> _The task_:
Please output the lines shown below exactly as they appear.

'''

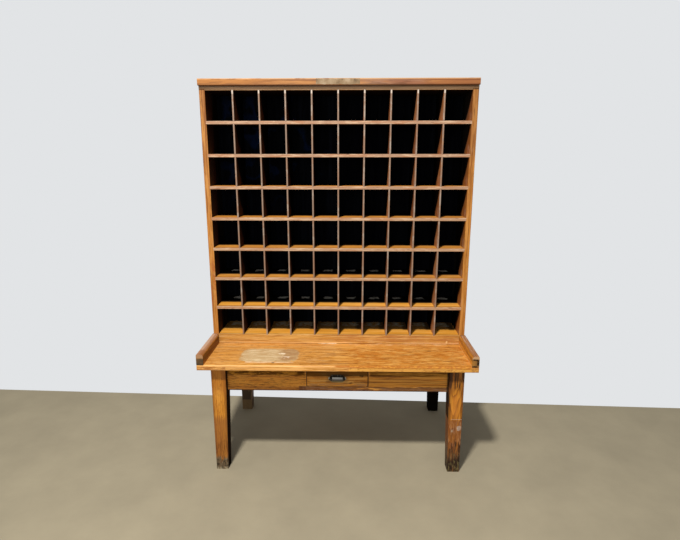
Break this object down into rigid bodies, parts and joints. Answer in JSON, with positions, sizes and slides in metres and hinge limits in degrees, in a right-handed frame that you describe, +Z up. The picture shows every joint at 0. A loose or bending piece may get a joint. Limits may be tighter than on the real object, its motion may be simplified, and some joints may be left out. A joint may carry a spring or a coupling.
{
  "type": "pigeonhole mail sorter",
  "caption": "Oak table with a drawer and worn deck, carrying a tall case of open pigeonholes for sorting letters.",
  "frame": {"origin": "on the floor, under the centre of the table top", "axes": "+Z up; +Y away from the clerk, towards the back boards; the drawer opens along -Y; X along the length"},
  "size_m": [1.412, 0.76, 2.013],
  "materials": {
    "table_top_oak": "worn golden oak, satin",
    "leg_oak": "worn golden oak, satin",
    "apron_oak": "figured oak, satin, browner than the top",
    "side_apron_oak": "oak, satin",
    "deck_rail_oak": "oak, satin, rubbed edges",
    "case_side_oak": "golden oak, satin",
    "case_top_oak": "golden oak, satin",
    "shelf_oak": "oak with paler worn front edges",
    "divider_oak": "thin oak with paler worn front edges",
    "dark_back_wood": "dark stained softwood",
    "inner_softwood": "bare softwood",
    "pull_steel": "aged plain steel, rubbed bright",
    "screw_steel": "dull steel",
    "label_paper": "aged bare paper, matt"
  },
  "bodies": {
    "sorter": {"back_board_1": "dark_back_wood", "back_board_2": "dark_back_wood", "back_board_3": "dark_back_wood", "back_board_4": "dark_back_wood", "back_board_5": "dark_back_wood", "back_board_6": "dark_back_wood", "back_board_screws": "screw_steel", "blank_label": "label_paper", "bottom_shelf": "shelf_oak", "button_screws": "screw_steel", "case_side_left": "case_side_oak", "case_side_right": "case_side_oak", "case_top_board": "case_top_oak", "cornice": "case_top_oak", "cornice_screws": "screw_steel", "deck_rail_left": "deck_rail_oak", "deck_rail_right": "deck_rail_oak", "dividers_row_1": "divider_oak", "dividers_row_2": "divider_oak", "dividers_row_3": "divider_oak", "dividers_row_4": "divider_oak", "dividers_row_5": "divider_oak", "dividers_row_6": "divider_oak", "dividers_row_7": "divider_oak", "dividers_row_8": "divider_oak", "drawer_guide_left": "inner_softwood", "drawer_guide_right": "inner_softwood", "drawer_runner_left": "inner_softwood", "drawer_runner_right": "inner_softwood", "drawer_stops": "inner_softwood", "front_apron": "apron_oak", "kick_rail": "shelf_oak", "leg_front_left": "leg_oak", "leg_front_right": "leg_oak", "leg_rear_left": "leg_oak", "leg_rear_right": "leg_oak", "rear_apron": "side_apron_oak", "rear_support": "dark_back_wood", "shelf_1": "shelf_oak", "shelf_2": "shelf_oak", "shelf_3": "shelf_oak", "shelf_4": "shelf_oak", "shelf_5": "shelf_oak", "shelf_6": "shelf_oak", "shelf_7": "shelf_oak", "side_apron_left": "side_apron_oak", "side_apron_right": "side_apron_oak", "table_top_board_1": "table_top_oak", "table_top_board_2": "table_top_oak", "table_top_board_3": "table_top_oak", "table_top_screws": "screw_steel", "top_buttons": "inner_softwood"},
    "drawer": {"drawer_front": "apron_oak", "drawer_side_left": "inner_softwood", "drawer_side_right": "inner_softwood", "drawer_back": "inner_softwood", "drawer_bottom": "inner_softwood", "drawer_pull": "pull_steel", "drawer_pull_screws": "screw_steel"}
  },
  "joints": [
    {"name": "drawer_slide", "type": "slide", "parent": "sorter", "child": "drawer", "axis": [0, -1, 0], "range_m": [0, 0.3]}
  ]
}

'''

> _Task result_:
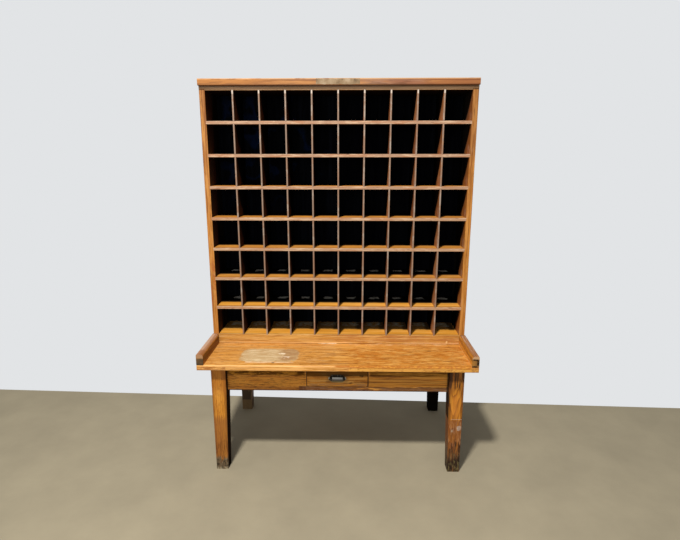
Break this object down into rigid bodies, parts and joints. Answer in JSON, with positions, sizes and slides in metres and hinge limits in degrees, in a right-handed frame that you describe, +Z up. The picture shows every joint at 0. A loose or bending piece may get a joint. Limits may be tighter than on the real object, its motion may be simplified, and some joints may be left out. A joint may carry a spring or a coupling.
{
  "type": "pigeonhole mail sorter",
  "caption": "Oak table with a drawer and worn deck, carrying a tall case of open pigeonholes for sorting letters.",
  "frame": {"origin": "on the floor, under the centre of the table top", "axes": "+Z up; +Y away from the clerk, towards the back boards; the drawer opens along -Y; X along the length"},
  "size_m": [1.412, 0.76, 2.013],
  "materials": {
    "table_top_oak": "worn golden oak, satin",
    "leg_oak": "worn golden oak, satin",
    "apron_oak": "figured oak, satin, browner than the top",
    "side_apron_oak": "oak, satin",
    "deck_rail_oak": "oak, satin, rubbed edges",
    "case_side_oak": "golden oak, satin",
    "case_top_oak": "golden oak, satin",
    "shelf_oak": "oak with paler worn front edges",
    "divider_oak": "thin oak with paler worn front edges",
    "dark_back_wood": "dark stained softwood",
    "inner_softwood": "bare softwood",
    "pull_steel": "aged plain steel, rubbed bright",
    "screw_steel": "dull steel",
    "label_paper": "aged bare paper, matt"
  },
  "bodies": {
    "sorter": {"back_board_1": "dark_back_wood", "back_board_2": "dark_back_wood", "back_board_3": "dark_back_wood", "back_board_4": "dark_back_wood", "back_board_5": "dark_back_wood", "back_board_6": "dark_back_wood", "back_board_screws": "screw_steel", "blank_label": "label_paper", "bottom_shelf": "shelf_oak", "button_screws": "screw_steel", "case_side_left": "case_side_oak", "case_side_right": "case_side_oak", "case_top_board": "case_top_oak", "cornice": "case_top_oak", "cornice_screws": "screw_steel", "deck_rail_left": "deck_rail_oak", "deck_rail_right": "deck_rail_oak", "dividers_row_1": "divider_oak", "dividers_row_2": "divider_oak", "dividers_row_3": "divider_oak", "dividers_row_4": "divider_oak", "dividers_row_5": "divider_oak", "dividers_row_6": "divider_oak", "dividers_row_7": "divider_oak", "dividers_row_8": "divider_oak", "drawer_guide_left": "inner_softwood", "drawer_guide_right": "inner_softwood", "drawer_runner_left": "inner_softwood", "drawer_runner_right": "inner_softwood", "drawer_stops": "inner_softwood", "front_apron": "apron_oak", "kick_rail": "shelf_oak", "leg_front_left": "leg_oak", "leg_front_right": "leg_oak", "leg_rear_left": "leg_oak", "leg_rear_right": "leg_oak", "rear_apron": "side_apron_oak", "rear_support": "dark_back_wood", "shelf_1": "shelf_oak", "shelf_2": "shelf_oak", "shelf_3": "shelf_oak", "shelf_4": "shelf_oak", "shelf_5": "shelf_oak", "shelf_6": "shelf_oak", "shelf_7": "shelf_oak", "side_apron_left": "side_apron_oak", "side_apron_right": "side_apron_oak", "table_top_board_1": "table_top_oak", "table_top_board_2": "table_top_oak", "table_top_board_3": "table_top_oak", "table_top_screws": "screw_steel", "top_buttons": "inner_softwood"},
    "drawer": {"drawer_front": "apron_oak", "drawer_side_left": "inner_softwood", "drawer_side_right": "inner_softwood", "drawer_back": "inner_softwood", "drawer_bottom": "inner_softwood", "drawer_pull": "pull_steel", "drawer_pull_screws": "screw_steel"}
  },
  "joints": [
    {"name": "drawer_slide", "type": "slide", "parent": "sorter", "child": "drawer", "axis": [0, -1, 0], "range_m": [0, 0.3]}
  ]
}